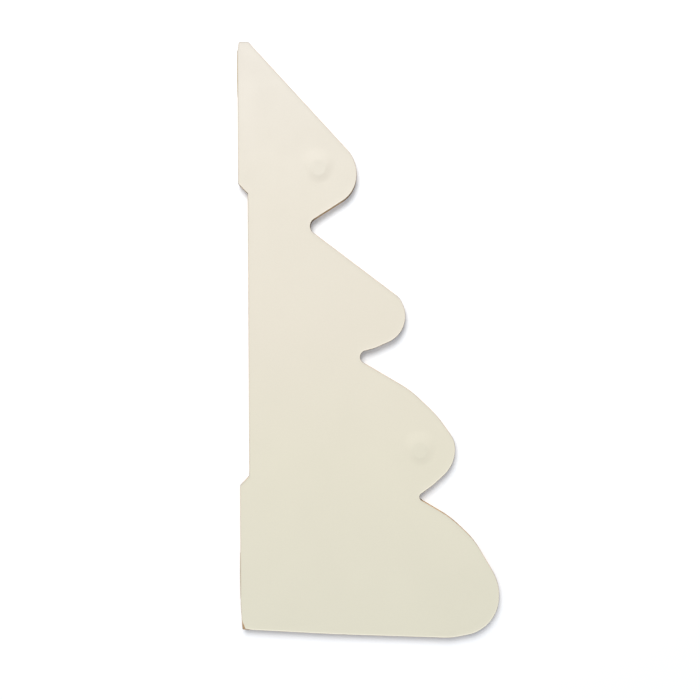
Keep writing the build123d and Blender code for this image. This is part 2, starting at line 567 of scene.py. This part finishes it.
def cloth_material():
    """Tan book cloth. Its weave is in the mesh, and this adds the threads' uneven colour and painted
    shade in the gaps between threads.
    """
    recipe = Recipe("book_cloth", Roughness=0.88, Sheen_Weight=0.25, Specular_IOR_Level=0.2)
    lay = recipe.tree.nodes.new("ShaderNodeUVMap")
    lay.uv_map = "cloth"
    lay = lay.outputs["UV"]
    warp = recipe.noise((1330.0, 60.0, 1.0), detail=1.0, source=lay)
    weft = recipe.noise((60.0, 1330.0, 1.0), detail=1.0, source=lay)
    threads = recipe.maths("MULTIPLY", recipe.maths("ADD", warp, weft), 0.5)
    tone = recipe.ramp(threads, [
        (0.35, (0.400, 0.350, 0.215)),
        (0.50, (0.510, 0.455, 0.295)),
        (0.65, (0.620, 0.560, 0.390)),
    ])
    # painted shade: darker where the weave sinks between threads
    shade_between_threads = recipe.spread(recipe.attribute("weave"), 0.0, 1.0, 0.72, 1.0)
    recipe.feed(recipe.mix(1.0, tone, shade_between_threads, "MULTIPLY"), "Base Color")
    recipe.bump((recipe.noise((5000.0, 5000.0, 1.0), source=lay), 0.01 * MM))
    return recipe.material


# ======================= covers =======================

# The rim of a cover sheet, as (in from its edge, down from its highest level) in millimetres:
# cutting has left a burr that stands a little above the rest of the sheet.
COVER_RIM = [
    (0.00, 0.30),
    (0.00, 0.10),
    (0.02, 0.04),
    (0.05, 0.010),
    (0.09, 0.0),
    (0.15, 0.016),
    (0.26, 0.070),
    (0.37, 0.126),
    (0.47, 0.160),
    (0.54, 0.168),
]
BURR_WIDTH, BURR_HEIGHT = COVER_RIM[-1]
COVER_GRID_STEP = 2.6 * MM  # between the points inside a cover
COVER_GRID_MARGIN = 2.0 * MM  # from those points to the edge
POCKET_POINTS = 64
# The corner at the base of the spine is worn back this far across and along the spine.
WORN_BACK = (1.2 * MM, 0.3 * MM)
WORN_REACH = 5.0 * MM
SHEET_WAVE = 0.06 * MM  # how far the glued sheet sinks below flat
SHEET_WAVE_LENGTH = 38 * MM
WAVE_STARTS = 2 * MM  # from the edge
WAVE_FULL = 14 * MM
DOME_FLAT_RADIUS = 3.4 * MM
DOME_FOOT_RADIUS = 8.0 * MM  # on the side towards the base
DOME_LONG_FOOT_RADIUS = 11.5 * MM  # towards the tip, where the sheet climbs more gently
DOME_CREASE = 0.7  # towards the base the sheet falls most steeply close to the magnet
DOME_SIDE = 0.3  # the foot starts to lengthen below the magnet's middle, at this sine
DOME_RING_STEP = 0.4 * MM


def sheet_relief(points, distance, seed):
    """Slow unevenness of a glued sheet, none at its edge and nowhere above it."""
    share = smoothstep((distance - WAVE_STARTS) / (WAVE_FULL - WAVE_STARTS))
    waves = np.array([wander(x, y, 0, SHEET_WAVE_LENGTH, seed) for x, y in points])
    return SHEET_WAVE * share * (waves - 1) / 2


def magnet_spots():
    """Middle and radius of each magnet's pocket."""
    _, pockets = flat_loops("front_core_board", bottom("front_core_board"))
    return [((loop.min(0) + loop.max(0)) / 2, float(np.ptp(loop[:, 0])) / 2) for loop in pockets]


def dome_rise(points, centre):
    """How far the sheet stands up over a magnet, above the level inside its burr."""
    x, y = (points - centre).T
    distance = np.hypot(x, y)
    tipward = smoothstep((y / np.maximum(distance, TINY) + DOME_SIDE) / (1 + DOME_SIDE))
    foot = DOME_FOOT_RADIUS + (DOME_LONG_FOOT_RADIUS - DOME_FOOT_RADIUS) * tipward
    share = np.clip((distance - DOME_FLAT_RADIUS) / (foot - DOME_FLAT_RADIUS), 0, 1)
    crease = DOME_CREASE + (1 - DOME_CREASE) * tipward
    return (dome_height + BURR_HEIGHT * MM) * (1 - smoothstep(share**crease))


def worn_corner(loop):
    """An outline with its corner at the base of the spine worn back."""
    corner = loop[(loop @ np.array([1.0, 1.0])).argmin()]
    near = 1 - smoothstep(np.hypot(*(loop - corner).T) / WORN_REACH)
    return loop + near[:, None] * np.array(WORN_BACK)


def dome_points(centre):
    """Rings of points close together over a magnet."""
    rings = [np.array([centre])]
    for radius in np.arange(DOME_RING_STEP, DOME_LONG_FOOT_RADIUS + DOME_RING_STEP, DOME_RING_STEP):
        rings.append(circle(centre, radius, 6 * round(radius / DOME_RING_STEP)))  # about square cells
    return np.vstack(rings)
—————
◆ Exercise objective
All of the lines above need to be given again exactly.

◆ Task solution
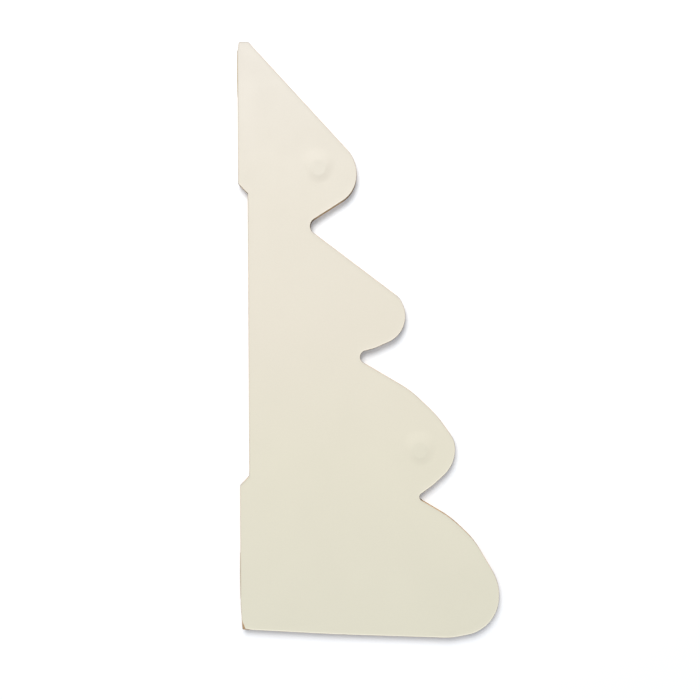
Keep writing the build123d and Blender code for this image. This is part 2, starting at line 567 of scene.py. This part finishes it.
def cloth_material():
    """Tan book cloth. Its weave is in the mesh, and this adds the threads' uneven colour and painted
    shade in the gaps between threads.
    """
    recipe = Recipe("book_cloth", Roughness=0.88, Sheen_Weight=0.25, Specular_IOR_Level=0.2)
    lay = recipe.tree.nodes.new("ShaderNodeUVMap")
    lay.uv_map = "cloth"
    lay = lay.outputs["UV"]
    warp = recipe.noise((1330.0, 60.0, 1.0), detail=1.0, source=lay)
    weft = recipe.noise((60.0, 1330.0, 1.0), detail=1.0, source=lay)
    threads = recipe.maths("MULTIPLY", recipe.maths("ADD", warp, weft), 0.5)
    tone = recipe.ramp(threads, [
        (0.35, (0.400, 0.350, 0.215)),
        (0.50, (0.510, 0.455, 0.295)),
        (0.65, (0.620, 0.560, 0.390)),
    ])
    # painted shade: darker where the weave sinks between threads
    shade_between_threads = recipe.spread(recipe.attribute("weave"), 0.0, 1.0, 0.72, 1.0)
    recipe.feed(recipe.mix(1.0, tone, shade_between_threads, "MULTIPLY"), "Base Color")
    recipe.bump((recipe.noise((5000.0, 5000.0, 1.0), source=lay), 0.01 * MM))
    return recipe.material


# ======================= covers =======================

# The rim of a cover sheet, as (in from its edge, down from its highest level) in millimetres:
# cutting has left a burr that stands a little above the rest of the sheet.
COVER_RIM = [
    (0.00, 0.30),
    (0.00, 0.10),
    (0.02, 0.04),
    (0.05, 0.010),
    (0.09, 0.0),
    (0.15, 0.016),
    (0.26, 0.070),
    (0.37, 0.126),
    (0.47, 0.160),
    (0.54, 0.168),
]
BURR_WIDTH, BURR_HEIGHT = COVER_RIM[-1]
COVER_GRID_STEP = 2.6 * MM  # between the points inside a cover
COVER_GRID_MARGIN = 2.0 * MM  # from those points to the edge
POCKET_POINTS = 64
# The corner at the base of the spine is worn back this far across and along the spine.
WORN_BACK = (1.2 * MM, 0.3 * MM)
WORN_REACH = 5.0 * MM
SHEET_WAVE = 0.06 * MM  # how far the glued sheet sinks below flat
SHEET_WAVE_LENGTH = 38 * MM
WAVE_STARTS = 2 * MM  # from the edge
WAVE_FULL = 14 * MM
DOME_FLAT_RADIUS = 3.4 * MM
DOME_FOOT_RADIUS = 8.0 * MM  # on the side towards the base
DOME_LONG_FOOT_RADIUS = 11.5 * MM  # towards the tip, where the sheet climbs more gently
DOME_CREASE = 0.7  # towards the base the sheet falls most steeply close to the magnet
DOME_SIDE = 0.3  # the foot starts to lengthen below the magnet's middle, at this sine
DOME_RING_STEP = 0.4 * MM


def sheet_relief(points, distance, seed):
    """Slow unevenness of a glued sheet, none at its edge and nowhere above it."""
    share = smoothstep((distance - WAVE_STARTS) / (WAVE_FULL - WAVE_STARTS))
    waves = np.array([wander(x, y, 0, SHEET_WAVE_LENGTH, seed) for x, y in points])
    return SHEET_WAVE * share * (waves - 1) / 2


def magnet_spots():
    """Middle and radius of each magnet's pocket."""
    _, pockets = flat_loops("front_core_board", bottom("front_core_board"))
    return [((loop.min(0) + loop.max(0)) / 2, float(np.ptp(loop[:, 0])) / 2) for loop in pockets]


def dome_rise(points, centre):
    """How far the sheet stands up over a magnet, above the level inside its burr."""
    x, y = (points - centre).T
    distance = np.hypot(x, y)
    tipward = smoothstep((y / np.maximum(distance, TINY) + DOME_SIDE) / (1 + DOME_SIDE))
    foot = DOME_FOOT_RADIUS + (DOME_LONG_FOOT_RADIUS - DOME_FOOT_RADIUS) * tipward
    share = np.clip((distance - DOME_FLAT_RADIUS) / (foot - DOME_FLAT_RADIUS), 0, 1)
    crease = DOME_CREASE + (1 - DOME_CREASE) * tipward
    return (dome_height + BURR_HEIGHT * MM) * (1 - smoothstep(share**crease))


def worn_corner(loop):
    """An outline with its corner at the base of the spine worn back."""
    corner = loop[(loop @ np.array([1.0, 1.0])).argmin()]
    near = 1 - smoothstep(np.hypot(*(loop - corner).T) / WORN_REACH)
    return loop + near[:, None] * np.array(WORN_BACK)


def dome_points(centre):
    """Rings of points close together over a magnet."""
    rings = [np.array([centre])]
    for radius in np.arange(DOME_RING_STEP, DOME_LONG_FOOT_RADIUS + DOME_RING_STEP, DOME_RING_STEP):
        rings.append(circle(centre, radius, 6 * round(radius / DOME_RING_STEP)))  # about square cells
    return np.vstack(rings)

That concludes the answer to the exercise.